R134a and R1234ze(E) liquid and flow boiling heat transfer in a high porosity copper foam

Heat dissipation is one of the most important issues for the reliability of electronics equipment. Boiling can be a very efficient heat transfer mechanism, thus it can be used to maintain the junction temperature of electronics equipment at values compatible with the technology using efficient and compact heat sinks. On the other hand, the environmental issues associated with the use of synthetic refrigerants call for a continuous improvement in technical solutions. Recently, new low-GWP refrigerants, in particular R1234ze(E), have been proposed as possible alternatives of the more traditional R134a. Besides, cellular structured materials both stochastic and periodic, particularly open cell metal foams, have been suggested as possible enhanced surfaces to lower electronics temperatures at high heat fluxes. Until now, most of the research on metal foams regards only single phase flow, whereas two phase flow is still almost unexplored. This paper presents an experimental study on the heat transfer of R134a and R1234ze(E) during single phase liquid and flow boiling inside a 5 PPI copper foam.
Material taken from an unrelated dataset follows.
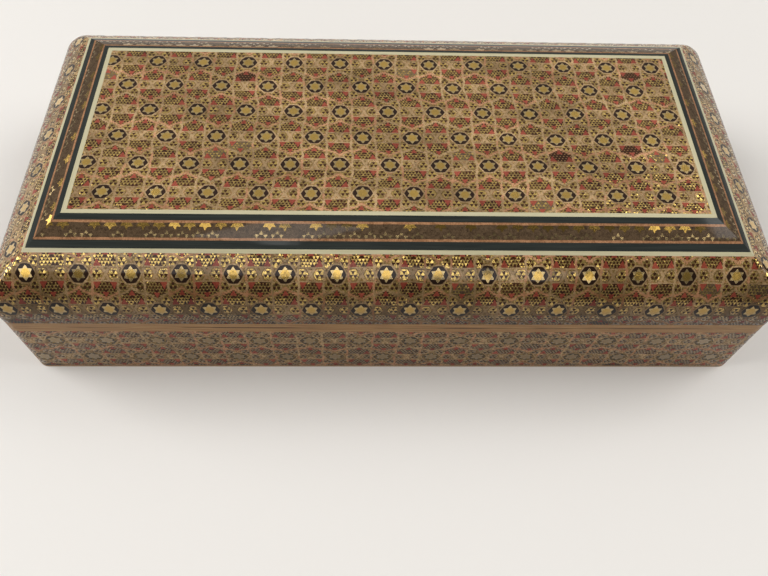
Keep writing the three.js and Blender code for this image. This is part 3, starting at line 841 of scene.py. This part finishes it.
for number, side in enumerate(SIDES):
    shoulder = SHOULDER_SHORT if side in ENDS else SHOULDER_LONG
    for body, height, seed, look in (
            ("lid", shoulder, LID_SEED, LID_SIDE), ("base", BASE_SHEET, BASE_SEED, BASE_SIDE)):
        sheet = khatam_side(
            f"{body}_khatam_sheet_{side}", side, height=height, seed=seed + number, **look)
        set_in_place(sheet, body, f"{body}_khatam_{side}")


# %% The border bands
BAND_TONES, BAND_SHINE = (0.1, 0.65), 0.6
BAND_SEED, BAND_WAVE_SEED = 41, 31
BAND_STRETCH = 1.13  # its rods are wider than they are high
BAND_WAVES = 1.7  # its waves are shorter by this factor


def border_band(side):
    """The narrow khatam with an orange fillet on both edges, between the two black strips."""
    rod_row = BORDER / BAND_ROWS
    rod = rod_row * BAND_STRETCH
    half = mitre_reach(side, band_section, np.array([BORDER]))[0]
    x, y, triangles = triangle_grid((-half / rod - 2, half / rod + 2), (0, BAND_ROWS))
    marks = np.stack(band_rods(x[triangles].mean(1), y[triangles].mean(1)), 1)
    places = np.stack([x * rod, (y - BAND_ROWS) * rod_row], 1)
    free = np.sin(np.pi * y / BAND_ROWS)[:, None]
    places += free * waves(places * BAND_WAVES, SIDES.index(side) + BAND_WAVE_SEED)
    limit = mitre_reach(side, band_section, -places[:, 1]) - JOINT - np.abs(places[:, 0])
    places, triangles, marks = trimmed(places, triangles, marks, limit)
    across, down = places[:, 0], -places[:, 1]
    outer, inner = (lay(side, band_section, across, down, depth) for depth in (0.0, SHEET))
    return solid_sheet(f"border_band_{side}", outer, inner, triangles, marks, BAND_TONES,
                       BAND_SHINE, BAND_SEED)


for side in SIDES:
    set_in_place(border_band(side), "lid", f"khatam_border_{side}")


# %% [markdown]
# Woods. The strips, banding and boards keep their shape from the frame and only need their finish.
# Wood is streaks along the grain: noise that is stretched thirty times along one axis, in a band
# of two tones. Pieces on the short sides run across the box, so the stretch axis is chosen. Along
# the joint of the two bandings, a dark line of painted shadow stands in for the gap between lid
# and base.

# %% Wood finishes
GRAIN_LENGTH, GRAIN_WIDTH = 14 * MM, 0.45 * MM
GRAIN_RELIEF = 0.03 * MM
# Painted shadow along the joint of the two bandings: its colour, and how far it reaches.
JOINT_SHADOW_COLOUR, JOINT_SHADOW_REACH = "#45291B", 0.22 * MM  # its colour, and how far it reaches from the joint
JOINT_SHADOW_PATCHES = 40.0  # per metre, so it comes and goes every 25 mm
MAX_RISE = 0.5  # of a face's normal: faces that rise or fall less are upright


def painted_joint_shadow(tree, place, colour):
    """A colour with a dark line of painted shadow along the parting line, on upright faces only,
    broken into patches by noise.
    """
    level = add_node(tree, "SeparateXYZ", {0: place}).outputs["Z"]
    facing = add_node(tree, "TexCoord").outputs["Normal"]
    rise = add_node(tree, "SeparateXYZ", {0: facing}).outputs["Z"]
    outside = add_node(tree, "Math", {0: rise, 1: 0.0, 2: MAX_RISE}, operation="COMPARE")
    near = add_node(tree, "Math", {0: level, 1: PARTING * MM, 2: JOINT_SHADOW_REACH}, operation="COMPARE")
    wear_and_shadow_breaks = add_node(tree, "TexNoise", {"Vector": place, "Scale": JOINT_SHADOW_PATCHES, "Detail": 3.0})
    # Noise breaks the painted shadow into patches along the joint.
    painted_shadow = add_node(tree, "MapRange", {0: wear_and_shadow_breaks, 1: 0.42, 2: 0.56})
    for mask in (near, outside):
        painted_shadow = add_node(tree, "Math", {0: mask, 1: painted_shadow}, operation="MULTIPLY")
    return add_node(tree, "Mix", {"Factor": painted_shadow, MIX_A: colour, MIX_B: JOINT_SHADOW_COLOUR}, data_type="RGBA")


def wood(name, dark, light, roughness, along="x", coat=True, streak=0.6, joint_shadow=False):
    """Straight-grained wood, its grain along x or y. A small streak makes its lines sharper, and
    the last switch paints shadow as a dark line along the joint."""
    material, tree, shader, place = new_material(name)
    scale = [1 / GRAIN_WIDTH] * 3
    scale["xy".index(along)] = 1 / GRAIN_LENGTH
    stretch = add_node(tree, "Mapping", {"Vector": place, "Scale": scale})
    fibres = add_node(tree, "TexNoise", {
        "Vector": stretch, "Scale": 1.0, "Detail": 5.0, "Roughness": 0.6})
    band = add_node(tree, "MapRange", {0: fibres, 1: 0.5 - streak / 2, 2: 0.5 + streak / 2})
    colour = add_node(tree, "Mix", {"Factor": band, MIX_A: dark, MIX_B: light}, data_type="RGBA")
    relief = add_node(tree, "Bump", {"Height": fibres, "Distance": GRAIN_RELIEF, "Strength": 0.6})
    set_inputs(tree, shader, {
        "Base Color": painted_joint_shadow(tree, place, colour) if joint_shadow else colour,
        "Normal": relief, "Roughness": roughness})
    if coat:
        lacquer(tree, shader, place)
    return material


def dress(node, material):
    """Gives a piece of the frame its finish."""
    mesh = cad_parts[node].data
    mesh.materials.clear()
    mesh.materials.append(material)


black, white, banding, core = (
    {way: wood(f"{name}_{way}", dark, light, roughness, way, **more) for way in "xy"}
    for name, dark, light, roughness, more in (
        ("black_dyed_wood", "#242725", "#3B3F3B", 0.3, {}),
        ("ivory_line", "#B4AB88", "#D2CAA8", 0.35, {"streak": 0.9}),
        # The bandings take the painted shadow along the joint.
        ("light_banding", "#704824", "#B8915F", 0.4, {"joint_shadow": True}),
        ("planed_core", "#8A6844", "#B08C60", 0.55, {"coat": False})))
WOODEN = {
    "inner_white_line": white, "outer_white_line": white, "inner_black_strip": black,
    "outer_black_strip": black, "lid_lip": banding, "base_lip": banding, "lid_rail": core,
    "base_wall": core}
for side in SIDES:
    for node, finish in WOODEN.items():
        dress(f"{node}_{side}", finish["y" if side in ENDS else "x"])
for node in ("lid_board", "floor_board"):
    dress(node, core["x"])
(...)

The experimental measurements were carried out by imposing two different heat fluxes: 50 and 100 kW m−2, at constant saturation temperature of 30 °C; the refrigerant mass velocity was varied between 50 and 200 kg m−2 s−1 while the vapor quality varied from 0.2 to 0.95. As a result, the effects of the refrigerant mass flow rate, heat flux, and vapor quality on the heat transfer coefficient, dryout phenomenon, and pressure drop are investigated. Furthermore, the flow boiling heat transfer was observed using a high speed video camera allowing for a detailed analysis of the experimental results.